A linguagem, compreendida como o conjunto de formas de que nos utilizamos para nos fazer entender uns aos outros, se estabelece de acordo com ordens relativamente específicas. O sentimento de inadequação em relação à linguagem no trabalho de comunicação de nossas ideias é, por isso, bastante comum: ordens mais verdadeiramente originais em relação às mais habituais requerem outras formas de serem expressas; a elaboração destas formas faz a arte.

Em parte é possível pensar na arte como “cura” para males como a esquizofrenia, mas isso é pobre em relação ao que esse paralelo nos permite conceber. Nós não desejamos o silenciamento de um fenômeno qualquer que ocasione distanciamento em relação as normas, mas, pelo contrário, o desenvolvimento deste fenômeno para que a partir daí outras ordens possam ser identificadas – ordens mais livres, mais diversas e mais de acordo com potências de vida singulares.

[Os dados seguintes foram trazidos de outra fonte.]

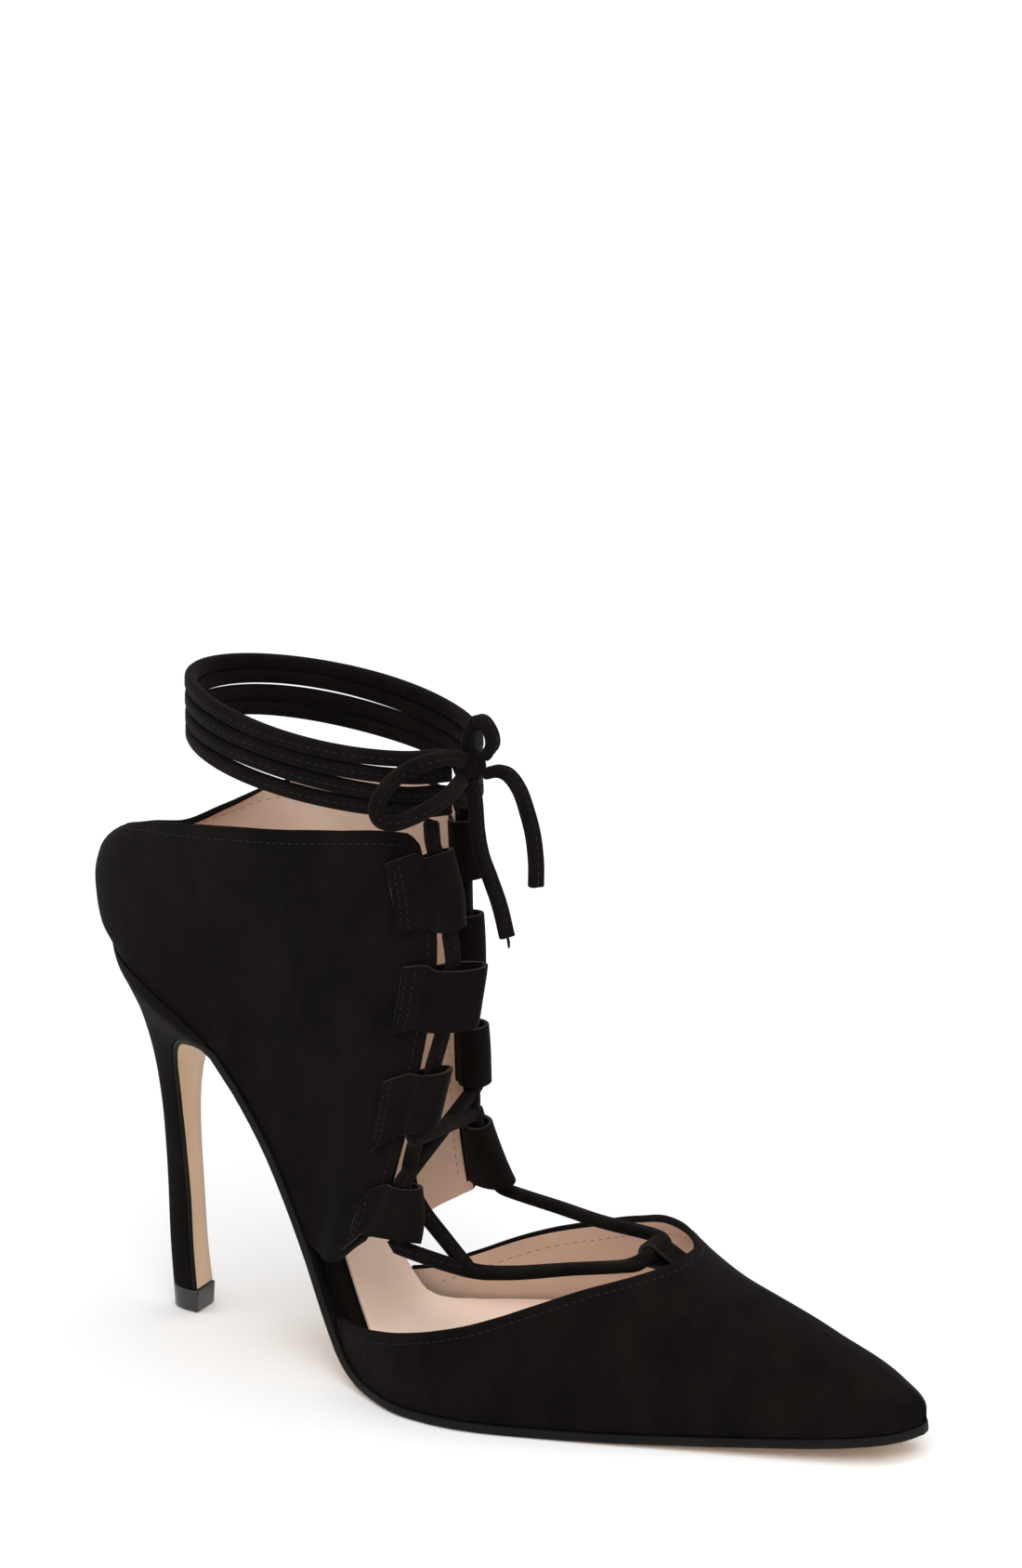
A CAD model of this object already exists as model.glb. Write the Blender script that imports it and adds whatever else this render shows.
"""Looks of the lace up heel: suede, lining, stitches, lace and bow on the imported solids.

Metres, in the solids' own frame: X runs from the heel to the toe, Y to the inner side, Z up.
"""

import math

import bmesh
import bpy
import numpy as np
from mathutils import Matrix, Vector

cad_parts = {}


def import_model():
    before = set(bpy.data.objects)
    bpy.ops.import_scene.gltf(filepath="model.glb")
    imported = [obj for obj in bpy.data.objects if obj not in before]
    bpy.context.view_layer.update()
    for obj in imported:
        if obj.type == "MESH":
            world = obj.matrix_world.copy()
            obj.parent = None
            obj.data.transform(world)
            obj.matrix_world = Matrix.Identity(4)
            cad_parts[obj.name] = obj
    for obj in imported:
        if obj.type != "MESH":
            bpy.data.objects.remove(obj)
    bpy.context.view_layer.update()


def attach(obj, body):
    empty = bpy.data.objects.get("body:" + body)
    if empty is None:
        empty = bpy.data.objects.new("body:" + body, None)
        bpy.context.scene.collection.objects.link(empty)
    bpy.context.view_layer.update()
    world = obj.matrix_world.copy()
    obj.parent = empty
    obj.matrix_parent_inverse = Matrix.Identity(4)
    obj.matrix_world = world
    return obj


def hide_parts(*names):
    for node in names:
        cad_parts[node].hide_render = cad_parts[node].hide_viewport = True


# Sizes of the last
LENGTH = 0.2285  # sole line, back of the seat to the tip of the toe, seen from above
SEAT_BACK_X = -0.0185  # back of the seat, behind the middle of the heel tip
BALL_WIDTH = 0.078
HEEL_HEIGHT = 0.101  # floor to the sole line at the back of the seat
TOE_SPRING = 0.0058
THROAT_HEIGHT = 0.046  # floor to the vamp's topline at its middle
COLLAR_HEIGHT = 0.148  # floor to the collar at the front of the quarter

# Materials' thicknesses
SOLE_THICK = 0.0025
INSOLE_THICK = 0.0030
SOCK_THICK = 0.0010
WALL = 0.0018
SUEDE_STRIP = 0.0011
GAP = 0.0003
SOLE_MARGIN = 0.0008  # the sole shows this far outside the upper
OUTER_RIM, INNER_RIM = 0.0055, 0.0015  # covered insole edge that shows beside the sock at the open waist
INNER_WAIST_INSET = 0.0012  # the insole's inner edge is drawn in here, beside the heel's breast
SQUARENESS = 0.88  # below 1 the vamp's sections are fuller than an ellipse
# The vamp's wall along X at the toe, across and upwards, where it is met at a slant, as shares of WALL
TOE_SLANT, SIDE_SLANT, RIDGE_SLANT = 1.60, 1.08, 1.15

# Heel
TIP_HEIGHT = 0.0063
TIP_LENGTH = 0.0096
TIP_WIDTH = 0.0090
HEEL_ROUND = 0.75  # power that rounds the back of the heel's sections

# Lace
LACE = 0.0036
TAB_SEAM = 0.0090  # how far back on the quarter a tab is sewn
TAB_REACH = 0.0100  # how far a tab's loop stands in front of the quarter
TAB_BULGE = 0.0036
TAB_INSIDE = 0.0012  # how far back a tab's inner leaf shows on the lining
LOOP_WIDTH = 0.0066
LOOP_TUCK = 0.0040  # how far the throat loop's ends lie under the vamp
SEAM_GAP = 0.0005  # air between the tabs and the quarter, and round the lace in its loop

UPPER_LIFT = SOLE_THICK + GAP
INSOLE_LIFT = SOLE_THICK + GAP
SOCK_LIFT = INSOLE_LIFT + INSOLE_THICK + GAP

# Sole line from the side: share of LENGTH, share of HEEL_HEIGHT
PROFILE = (
    (0.000, 1.000), (0.028, 0.977), (0.063, 0.944), (0.098, 0.903), (0.133, 0.857), (0.160, 0.814),
    (0.186, 0.752), (0.212, 0.666), (0.239, 0.558), (0.265, 0.432), (0.287, 0.315), (0.304, 0.218),
    (0.322, 0.131), (0.339, 0.069), (0.361, 0.030), (0.387, 0.010), (0.422, 0.0015), (0.449, 0.000),
    (1.000, 0.000),
)
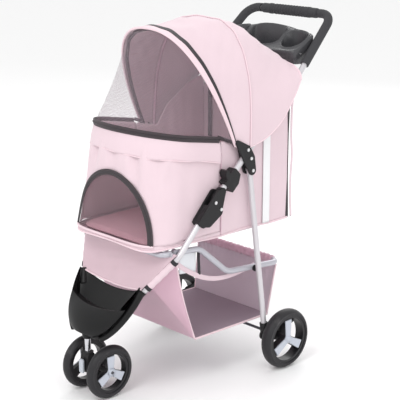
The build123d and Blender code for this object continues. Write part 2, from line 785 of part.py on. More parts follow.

Historicamente, a arte é o lugar onde se concentra as realizações mais apreciáveis de indivíduos desajustados em relação às ordens ditas normais. Isso é tanto mais verdadeiro quando se percebe quão pouco admirável torna-se a normalidade com o desenvolvimento da burguesia e do sistema capitalista durante a modernidade, e quão confortável foi para ela a invenção de um campo autônomo para abrigar experiências admiráveis. Felizmente, a arte não permaneceu aí por muito tempo.